Elsewhere, the IPO rout has also affected Chinese companies. Sinohydro Group Ltd late last month cut the size of its China IPO to US$2.26 billion from an estimated US$2.7 billion, while two construction machinery companies, Sany Heavy Industry Co. and XCMG Construction Machinery Co., postponed a total of US$4.5 billion in Hong Kong IPOs slated for September.
Meanwhile, even companies that successfully tapped capital markets in the current climate have had to lower fund-raising expectations and suffer tanking share prices.
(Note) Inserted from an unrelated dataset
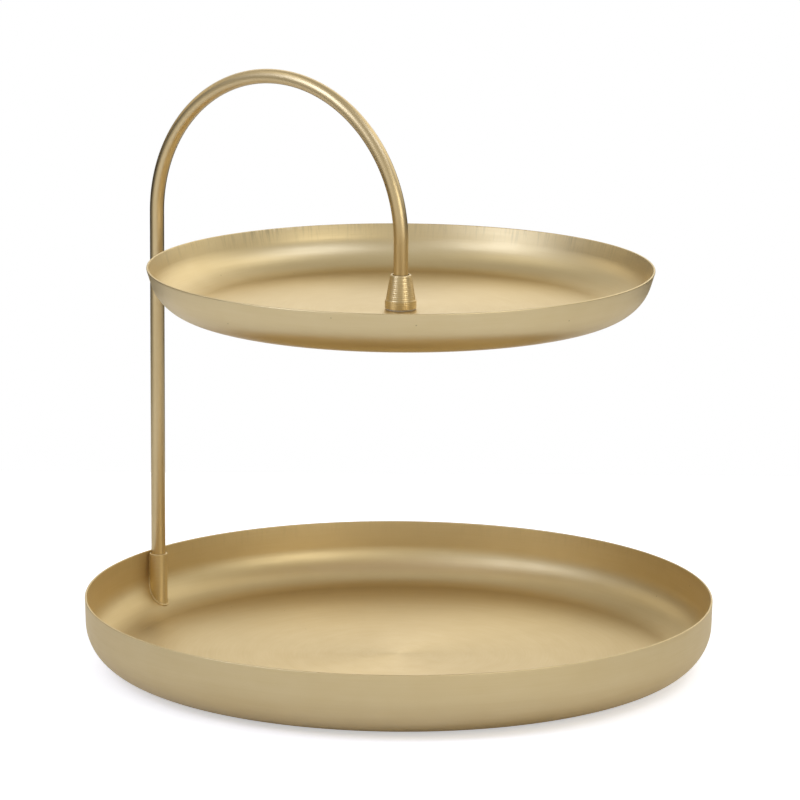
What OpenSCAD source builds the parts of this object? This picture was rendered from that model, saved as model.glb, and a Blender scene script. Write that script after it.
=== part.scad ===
// Two-tier cake stand: a wide lower tray, a smaller upper tray, and one bent tube that
// rises from a sleeve inside the lower tray's wall, arches over and comes down on the
// upper tray's centre, where a conical ferrule and a screw from below clamp the tray.
// Millimetres. Origin on the table under the lower tray's centre, +Z up, the arch in the
// XZ plane with its sleeve on the -X side.

/* [Lower tray] */
// Outer diameter of the lower tray at its rim
lower_d = 300; // [240:1:380]
// Height of the lower tray from its underside to its rim
lower_h = 31; // [27:0.5:50]
// Lean of the lower tray's wall away from vertical, in degrees
lower_flare = 1.5; // [0:0.1:2]
// Outer radius of the lower tray's corner between floor and wall
lower_corner_r = 19.5; // [12:0.5:22]

/* [Upper tray] */
// Outer diameter of the upper tray at its rim
upper_d = 240; // [160:1:250]
// Height of the upper tray from its underside to its rim
upper_h = 21.5; // [16:0.5:40]
// Lean of the upper tray's wall away from vertical, in degrees
upper_flare = 17; // [5:1:25]
// Outer radius of the upper tray's corner between floor and wall
upper_corner_r = 21; // [8:0.5:21.5]
// Clear height from the lower tray's floor to the upper tray's underside
tier_gap = 167.5; // [100:0.5:260]

/* [Sheet] */
// Thickness of the spun sheet of both trays
sheet_t = 1; // [0.7:0.1:1.6]

/* [Handle] */
// Outer diameter of the bent handle tube
tube_d = 7; // [6:0.1:8.5]
// Wall of the handle tube
tube_wall = 1; // [0.8:0.1:1.2]
// Height of the arch's top above the upper tray's underside
handle_rise = 109; // [100:0.5:180]

/* [Sleeve] */
// Wall of the sleeve around the tube
sleeve_wall = 0.9; // [0.8:0.05:1.5]
// How far the sleeve's top stays below the lower tray's rim
sleeve_drop = 1; // [0:0.1:3]

/* [Ferrule] */
// Height of the ferrule
ferrule_h = 16; // [12:0.5:24]
// Diameter of the ferrule's base band
ferrule_base_d = 15; // [13.5:0.5:22]
// Diameter of the ferrule's top rim
ferrule_top_d = 10.2; // [9.8:0.1:12]
// Height of the base band
ferrule_band_h = 4; // [2:0.2:6]
// Thickness of the ferrule's floor, which the tube's end stands on
ferrule_web = 3; // [1.5:0.5:5]

/* [Clamp screw] */
// Nominal diameter of the clamp screw
screw_d = 3; // [2.5:0.5:3]
// Length of the clamp screw under its head
screw_len = 16; // [12:1:20]
// Thickness of the nylon washer above the upper tray
top_washer_t = 0.6; // [0.3:0.1:1.5]
// Thickness of the soft washer under the upper tray
soft_washer_t = 1; // [0.5:0.1:2]
// Thickness of the flat steel washer
flat_washer_t = 0.8; // [0.5:0.1:1.5]
// Thickness of the split spring washer
spring_washer_t = 1; // [0.6:0.1:1.5]

/* [Foot pads] */
// Diameter of each self-adhesive foot pad
pad_d = 14; // [8:1:24]
// Thickness of each foot pad
pad_t = 1.5; // [1:0.25:4]
// Distance from a pad's centre to the edge of the lower tray's flat floor
pad_inset = 22; // [14:1:40]

/* [Hidden] */
$fn = 128;
// radial clearance where one piece turns or slides in another
running_gap = 0.08;
// radial clearance of pieces that are pushed together and stay together
snug_gap = 0.02;
// how far the sleeve's round outside is let into the tray's wall at the rim
sleeve_bite = 0.3;
// space left between the end plug and the tray's curved corner
plug_gap = 0.3;
plug_head_t = 1.5;
plug_stem = 8;
insert_len = 12;
// small turned edges
edge_chamfer = 0.4;
// steps along the arcs of a tray's corner and rim
corner_steps = 18;
rim_steps = 8;
// relief around the tube at the ferrule's mouth
mouth_gap = 0.6;
mouth_depth = 1.2;
// the step under the ferrule's cone
ferrule_step = 0.3;
head_d = 2 * screw_d;
head_h = 0.65 * screw_d;
head_chamfer = 0.3 * head_h;
recess_w = 0.28 * screw_d;
recess_len = 1.15 * screw_d;
recess_depth = 0.6 * head_h;
spring_split = 0.7;
spring_washer_d = 1.9 * screw_d;
flat_washer_d = 3 * screw_d;
soft_washer_d = ferrule_base_d + 1;
top_washer_d = ferrule_base_d - 1;
pad_angle = 45;

// heights, from the table up
lower_z = pad_t;
lower_rim_z = lower_z + lower_h;
upper_z = lower_z + sheet_t + tier_gap;
upper_floor_z = upper_z + sheet_t;
ferrule_z = upper_floor_z + top_washer_t;
tube_end_z = ferrule_z + ferrule_web;
arch_top_z = upper_z + handle_rise;
soft_washer_z = upper_z - soft_washer_t;
flat_washer_z = soft_washer_z - flat_washer_t;
spring_washer_z = flat_washer_z - spring_washer_t;

// the sleeve against the lower tray's wall, and the arch from there to the centre
tube_bore = tube_d - 2 * tube_wall;
sleeve_bore = tube_d + 2 * running_gap;
sleeve_d = sleeve_bore + 2 * sleeve_wall;
socket_r = lower_d / 2 - sheet_t + sleeve_bite - sleeve_d / 2;
arch_r = socket_r / 2;
arch_z = arch_top_z - tube_d / 2 - arch_r;

// A tray's wall is straight over this length, from its corner's arc to its rounded rim
function wall_run(h, flare, corner_r) =
    (h - sheet_t / 2 - corner_r + (corner_r - sheet_t / 2) * sin(flare)) / cos(flare);
// The radius at which the corner's arc is centred, which is also the flat floor's edge
function floor_r(d, h, flare, corner_r) =
    d / 2 - sheet_t / 2 - wall_run(h, flare, corner_r) * sin(flare)
    - (corner_r - sheet_t / 2) * cos(flare);

lower_floor_r = floor_r(lower_d, lower_h, lower_flare, lower_corner_r);
pad_r = lower_floor_r - pad_inset;

// the tube ends where its plug's edge comes near the inside of the tray's curved corner
plug_reach = socket_r + tube_d / 2 - lower_floor_r;
corner_drop = sqrt((lower_corner_r - sheet_t) ^ 2 - plug_reach ^ 2);
plug_z = lower_z + lower_corner_r + plug_gap - corner_drop;
leg_end_z = plug_z + plug_head_t;

brass = "#d2bb86";
dark_brass = "#b89a5e";
steel = "#b9bcc0";
black = "#2b2b2d";
clear = "#e8e6df";

// Points along an arc, from one angle to another
function arc_points(centre, r, from, to, steps) =
    [for (i = [0:steps]) let (a = from + (to - from) * i / steps)
        centre + r * [cos(a), sin(a)]];

// Where a tray's corner arc and its rounded rim are centred, in the half section
function corner_centre(d, h, flare, corner_r) = [floor_r(d, h, flare, corner_r), corner_r];
function rim_centre(d, h, flare, corner_r) =
    corner_centre(d, h, flare, corner_r)
    + (corner_r - sheet_t / 2) * [cos(flare), -sin(flare)]
    + wall_run(h, flare, corner_r) * [sin(flare), cos(flare)];

// A tray of revolved sheet: flat floor, round corner, leaning wall, rounded rim
module tray(d, h, flare, corner_r, hole_d) {
    corner = corner_centre(d, h, flare, corner_r);
    rim = rim_centre(d, h, flare, corner_r);
    rotate_extrude() polygon(concat(
        [[hole_d / 2, sheet_t], [hole_d / 2, 0]],
        arc_points(corner, corner_r, -90, -flare, corner_steps),
        arc_points(rim, sheet_t / 2, -flare, 180 - flare, rim_steps),
        arc_points(corner, corner_r - sheet_t, -flare, -90, corner_steps)
    ));
}

// The space inside the lower tray, up to its rim
module lower_tray_inside() {
    corner = corner_centre(lower_d, lower_h, lower_flare, lower_corner_r);
    rim = rim_centre(lower_d, lower_h, lower_flare, lower_corner_r);
    translate([0, 0, lower_z]) rotate_extrude() polygon(concat(
        [[0, lower_h], [0, sheet_t]],
        arc_points(corner, lower_corner_r - sheet_t, -90, -lower_flare, corner_steps),
        [rim + sheet_t / 2 * [-cos(lower_flare), sin(lower_flare)], [rim.x, lower_h]]
    ));
}

// A ring or washer standing on z
module ring(z, outer_d, bore_d, h) {
    translate([0, 0, z]) difference() {
        cylinder(h = h, d = outer_d);
        translate([0, 0, -1]) cylinder(h = h + 2, d = bore_d);
    }
}

// The tube's cross-section
module tube_section() {
    difference() {
        circle(d = tube_d);
        circle(d = tube_bore);
    }
}

// A straight leg hanging down from z = 0 at x
module hanging_tube(x, length) {
    translate([x, 0, -length]) linear_extrude(length) tube_section();
}

module lower_tray() {
    color(brass) translate([0, 0, lower_z])
        tray(lower_d, lower_h, lower_flare, lower_corner_r, 0);
}

module foot_pad(index) {
    color(black) rotate(pad_angle + 90 * (index - 1)) translate([pad_r, 0, 0]) {
        translate([0, 0, edge_chamfer]) cylinder(h = pad_t - edge_chamfer, d = pad_d);
        cylinder(h = edge_chamfer, d1 = pad_d - 2 * edge_chamfer, d2 = pad_d);
    }
}

module wall_sleeve() {
    color(dark_brass) difference() {
        intersection() {
            translate([-socket_r, 0, lower_z])
                cylinder(h = lower_h - sleeve_drop, d = sleeve_d);
            lower_tray_inside();
        }
        translate([-socket_r, 0, 0]) cylinder(h = lower_rim_z + 1, d = sleeve_bore);
        translate([-socket_r, 0, lower_rim_z - sleeve_drop - edge_chamfer])
            cylinder(h = edge_chamfer + 0.01, d1 = sleeve_bore,
                     d2 = sleeve_bore + 2 * edge_chamfer);
    }
}

module end_plug() {
    color(black) translate([-socket_r, 0, plug_z]) {
        cylinder(h = plug_head_t, d = tube_d);
        cylinder(h = plug_head_t + plug_stem, d = tube_bore - 2 * running_gap);
    }
}

module handle_tube() {
    color(brass) translate([-arch_r, 0, arch_z]) {
        rotate([90, 0, 0]) rotate_extrude(angle = 180) translate([arch_r, 0]) tube_section();
        hanging_tube(-arch_r, arch_z - leg_end_z);
        hanging_tube(arch_r, arch_z - tube_end_z);
    }
}

module thread_insert() {
    color(steel) ring(tube_end_z, tube_bore - 2 * snug_gap, screw_d + 2 * snug_gap,
                      insert_len);
}

// The ferrule's outside: a band at the base, a small step, and a cone to the top rim
module ferrule_section() {
    base_r = ferrule_base_d / 2;
    polygon([[0, 0], [base_r - edge_chamfer / 2, 0], [base_r, edge_chamfer / 2],
             [base_r, ferrule_band_h], [base_r - ferrule_step, ferrule_band_h],
             [ferrule_top_d / 2, ferrule_h - edge_chamfer],
             [ferrule_top_d / 2 - edge_chamfer, ferrule_h], [0, ferrule_h]]);
}

module ferrule() {
    color(dark_brass) translate([0, 0, ferrule_z]) difference() {
        rotate_extrude() ferrule_section();
        translate([0, 0, -1]) cylinder(h = ferrule_web + 2, d = screw_d + 2 * running_gap);
        translate([0, 0, ferrule_web]) cylinder(h = ferrule_h, d = tube_d + 2 * snug_gap);
        translate([0, 0, ferrule_h - mouth_depth])
            cylinder(h = mouth_depth + 1, d = tube_d + 2 * mouth_gap);
    }
}

module top_washer() {
    color(clear) ring(upper_floor_z, top_washer_d, screw_d + 2 * running_gap, top_washer_t);
}

module upper_tray() {
    color(brass) translate([0, 0, upper_z])
        tray(upper_d, upper_h, upper_flare, upper_corner_r, screw_d + 2 * running_gap);
}

module soft_washer() {
    color(black) ring(soft_washer_z, soft_washer_d, screw_d + 2 * running_gap, soft_washer_t);
}

module flat_washer() {
    color(steel) ring(flat_washer_z, flat_washer_d, screw_d + 2 * running_gap, flat_washer_t);
}

module spring_washer() {
    color(steel) difference() {
        ring(spring_washer_z, spring_washer_d, screw_d + 2 * running_gap, spring_washer_t);
        translate([0, -spring_split / 2, spring_washer_z - 1])
            cube([spring_washer_d, spring_split, spring_washer_t + 2]);
    }
}

module clamp_screw() {
    color(steel) translate([0, 0, spring_washer_z]) difference() {
        union() {
            cylinder(h = screw_len, d = screw_d);
            translate([0, 0, -head_h]) {
                cylinder(h = head_chamfer, d1 = head_d - 2 * head_chamfer, d2 = head_d);
                translate([0, 0, head_chamfer]) cylinder(h = head_h - head_chamfer, d = head_d);
            }
        }
        for (turn = [0, 90]) rotate(turn)
            translate([-recess_len / 2, -recess_w / 2, -head_h - 1])
                cube([recess_len, recess_w, recess_depth + 1]);
    }
}

lower_tray();
foot_pad(1);  // foot_pad_1
foot_pad(2);  // foot_pad_2
foot_pad(3);  // foot_pad_3
foot_pad(4);  // foot_pad_4
wall_sleeve();
end_plug();
handle_tube();
thread_insert();
ferrule();
top_washer();
upper_tray();
soft_washer();
flat_washer();
spring_washer();
clamp_screw();
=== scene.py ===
# %% [markdown]
# # A two-tier cake stand in satin brass
# The stand is two round trays of spun sheet metal and one bent tube that carries the upper
# tray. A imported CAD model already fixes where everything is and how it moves. This script
# loads that model as a fixed frame, and then makes finer pieces and real finishes around it.
# Every length below is in metres, and the stand's centre line is the Z axis.

# %% Load the frame
import math

import bmesh
import bpy
from mathutils import Matrix, Vector


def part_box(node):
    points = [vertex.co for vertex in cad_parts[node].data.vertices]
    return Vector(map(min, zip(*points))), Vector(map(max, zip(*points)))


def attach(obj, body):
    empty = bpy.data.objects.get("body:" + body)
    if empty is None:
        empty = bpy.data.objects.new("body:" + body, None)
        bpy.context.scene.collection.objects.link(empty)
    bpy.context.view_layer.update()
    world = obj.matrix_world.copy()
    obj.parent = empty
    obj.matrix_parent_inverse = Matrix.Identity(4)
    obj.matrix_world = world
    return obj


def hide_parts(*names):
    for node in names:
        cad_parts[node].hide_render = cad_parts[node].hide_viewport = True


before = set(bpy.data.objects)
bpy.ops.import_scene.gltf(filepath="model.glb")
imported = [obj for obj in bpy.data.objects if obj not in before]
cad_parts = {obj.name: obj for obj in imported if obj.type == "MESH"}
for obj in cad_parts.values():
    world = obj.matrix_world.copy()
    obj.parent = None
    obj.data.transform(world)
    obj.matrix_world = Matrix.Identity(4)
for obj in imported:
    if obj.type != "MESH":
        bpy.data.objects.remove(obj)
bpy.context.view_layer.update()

# %% [markdown]
# ## Reading places off the frame
# A piece that replaces a CAD part has to sit exactly where that part sits. The corners of
# each part's box give its height and radius, so no place is typed twice. The few sizes that
# a box can't tell, such as the sheet's thickness, are named here once.

# %% Places and sizes
MM = 0.001
SHEET = 1.0 * MM
TUBE_WALL = 1.0 * MM
RUNNING_GAP = 0.08 * MM


def lowest(node):
    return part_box(node)[0]


def highest(node):
    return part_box(node)[1]


def width(node):
    return highest(node).y - lowest(node).y


tube_radius = width("handle_tube") / 2
leg_x = lowest("handle_tube").x + tube_radius
arch_radius = -leg_x / 2
arch_z = highest("handle_tube").z - tube_radius - arch_radius
leg_foot_z = lowest("handle_tube").z
centre_foot_z = lowest("thread_insert").z
sleeve_radius = width("wall_sleeve") / 2
screw_hole = width("clamp_screw") / 4 + RUNNING_GAP
print("leg at x", round(leg_x, 5), "arch radius", round(arch_radius, 5), "centre z", round(arch_z, 5))

# %% [markdown]
# ## Objects and finished meshes
# Two jobs come back often: putting an object in the scene, and taking the mesh that an object
# has once its modifiers have run.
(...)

Chinese auto maker Great Wall Motor Co fell sharply on its first day of trading Wednesday, after selling shares offered in its CNY3.96 billion ($620 million) Shanghai IPO at CNY13.00 each, at the bottom of its indicative range of CNY13.00-CNY14.00 a unit. Also late last month, Citic Securities Co priced shares in its US$1.7 billion Hong Kong float near the low-end of the indicative range.
Fitness First is owned by London-based buyout firm BC Partners, which bought the business for EUR1.2 billion in 2005, and would be the latest foreign firm to list in Singapore after Hutchison Port Holdings Trust raised US$5.4 billion last month in the city-states largest IPO ever.
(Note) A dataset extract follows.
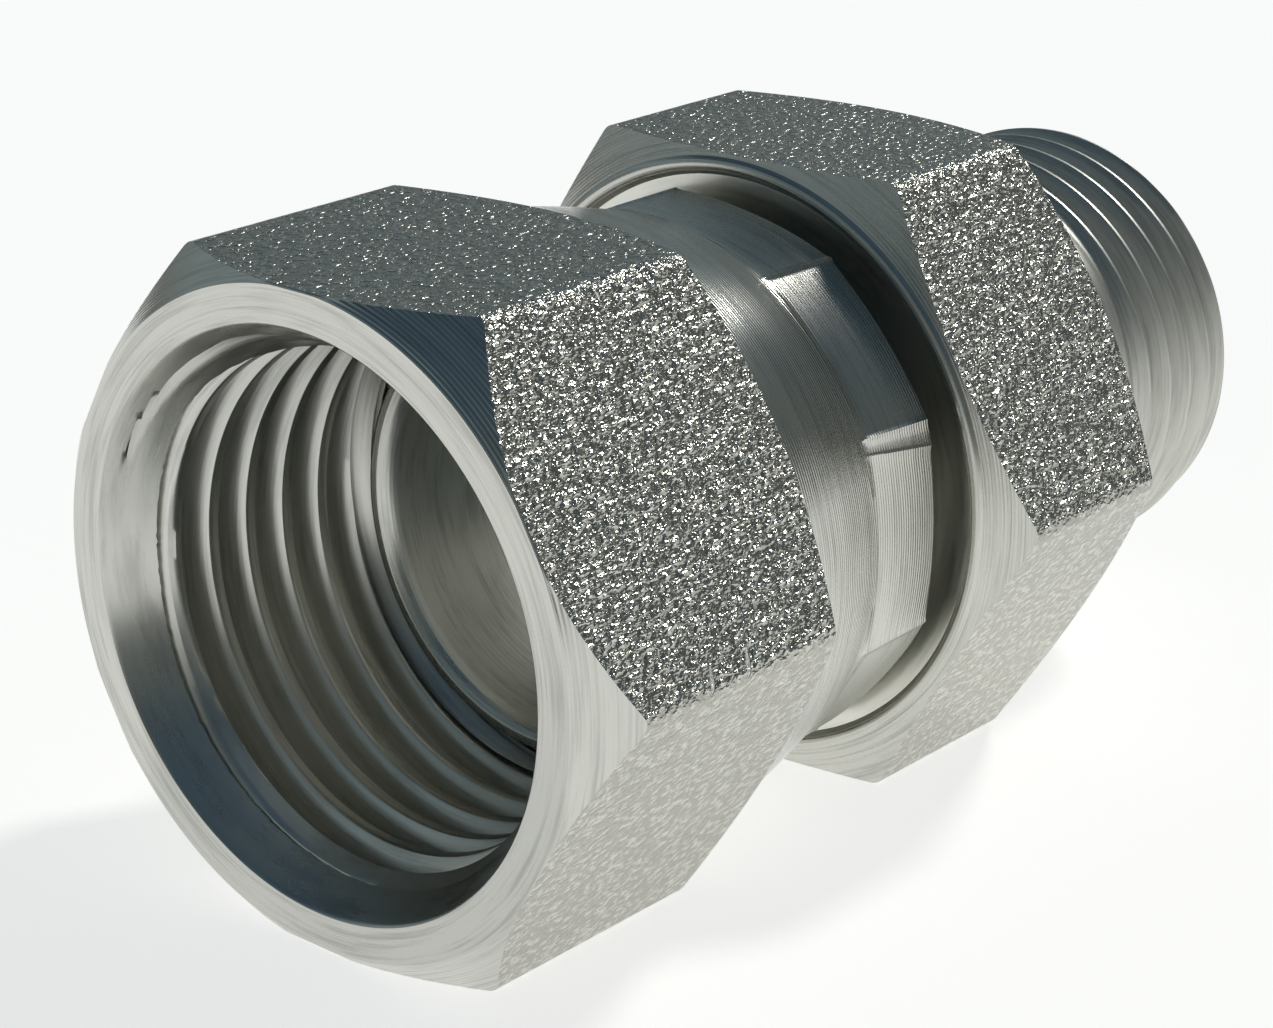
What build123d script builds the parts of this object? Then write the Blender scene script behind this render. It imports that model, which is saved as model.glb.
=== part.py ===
from build123d import *
import math
import os

# Swivel adapter: a body with a hexagon and an outside thread, and a swivel nut crimped onto its nose.
# Millimetres. +X runs from the nut's mouth to the end of the outside thread, +Z is up.
# Both hexagons have a flat at the bottom. x is measured from the nut's face, r from the thread axis.
# Both threads have their real form and pitch, as rings side by side instead of a helix.

HEX_AF = 24.0                 # across flats of both hexagons
HEX_EDGE_R = 0.6              # rounding along the six hexagon edges
CORNER_R = HEX_AF / math.sqrt(3) - HEX_EDGE_R * (2 / math.sqrt(3) - 1)
OVER_R = 16.0                 # a radius outside everything, for cutting shapes
CUT_PAST = 0.5                # how far a thread groove's cutter stands clear of the crests

# swivel nut, outside
NUT_FACE_R = 12.04            # the turned face is as wide as the flats
NUT_FRONT_CORNER_X = 1.68     # where the 45 degree front chamfer meets the edges
NUT_BACK_CORNER_X = 11.37     # where the rear chamfer meets the edges
NUT_BACK_ANGLE = 32.0         # rear chamfer, from the plane across the axis
SHOULDER_R = 11.95            # the sloping shoulder starts just inside the flats
COLLAR_X = 17.5               # the shoulder ends and the crimped collar starts
COLLAR_R = 10.85
NUT_LENGTH = 21.6
COLLAR_EDGE = 0.15            # small break on the collar's rear edge

# swivel nut, inside
MOUTH_R = 10.6                # countersink at the face
MOUTH_HALF_ANGLE = 30.0
PIPE_THREAD_R = 9.3155        # inside radius of a half-inch parallel pipe thread
PIPE_ROOT_R = 10.4775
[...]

Fitness First had originally planned to commence investor roadshows mid-September, having received Singapore Exchanges approval for the listing in August, one of the people said.
The company has already met with cornerstone investors in Hong Kong and Singapore, one of the people said.
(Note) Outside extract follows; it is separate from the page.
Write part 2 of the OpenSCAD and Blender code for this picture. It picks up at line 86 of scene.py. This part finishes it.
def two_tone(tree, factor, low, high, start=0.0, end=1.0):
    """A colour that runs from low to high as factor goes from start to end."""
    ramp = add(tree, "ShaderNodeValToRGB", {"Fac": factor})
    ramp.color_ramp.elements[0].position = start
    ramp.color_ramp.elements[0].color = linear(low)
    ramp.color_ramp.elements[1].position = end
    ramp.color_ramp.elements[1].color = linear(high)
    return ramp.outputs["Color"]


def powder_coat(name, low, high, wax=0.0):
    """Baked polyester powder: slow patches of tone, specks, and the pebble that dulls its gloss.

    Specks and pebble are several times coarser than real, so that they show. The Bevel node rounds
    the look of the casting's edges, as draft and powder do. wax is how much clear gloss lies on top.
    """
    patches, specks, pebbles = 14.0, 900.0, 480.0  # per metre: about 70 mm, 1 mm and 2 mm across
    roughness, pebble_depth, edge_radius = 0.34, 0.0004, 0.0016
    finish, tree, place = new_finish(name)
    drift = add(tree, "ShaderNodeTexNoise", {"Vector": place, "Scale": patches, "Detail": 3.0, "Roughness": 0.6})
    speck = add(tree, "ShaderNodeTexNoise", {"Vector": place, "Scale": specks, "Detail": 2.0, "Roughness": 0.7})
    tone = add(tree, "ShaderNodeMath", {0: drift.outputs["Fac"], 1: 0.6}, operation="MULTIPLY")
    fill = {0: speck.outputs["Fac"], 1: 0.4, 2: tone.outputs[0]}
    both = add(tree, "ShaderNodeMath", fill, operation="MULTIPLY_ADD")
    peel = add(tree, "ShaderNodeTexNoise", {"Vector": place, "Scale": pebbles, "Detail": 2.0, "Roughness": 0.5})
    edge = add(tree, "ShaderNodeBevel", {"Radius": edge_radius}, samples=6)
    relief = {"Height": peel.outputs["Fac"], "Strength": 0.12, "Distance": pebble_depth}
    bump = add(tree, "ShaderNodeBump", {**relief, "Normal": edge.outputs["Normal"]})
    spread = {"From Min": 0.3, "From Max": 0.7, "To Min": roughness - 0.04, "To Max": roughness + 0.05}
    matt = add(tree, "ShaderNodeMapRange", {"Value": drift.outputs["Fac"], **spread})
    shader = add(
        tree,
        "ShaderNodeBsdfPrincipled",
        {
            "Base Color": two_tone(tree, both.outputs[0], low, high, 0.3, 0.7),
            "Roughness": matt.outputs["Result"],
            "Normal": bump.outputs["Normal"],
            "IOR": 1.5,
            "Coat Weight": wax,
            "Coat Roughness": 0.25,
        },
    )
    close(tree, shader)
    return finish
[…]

On its website, the gym operator says it has more than 490 clubs and 1.3 million members in 18 countries. Over the past year, the group has disposed off all its outlets in France, Italy, Spain and Benelux nations as it seeks to focus on emerging markets, especially those in Asia.
Its planned Singapore listing includes its outlets located in Australia, Hong Kong and Singapore.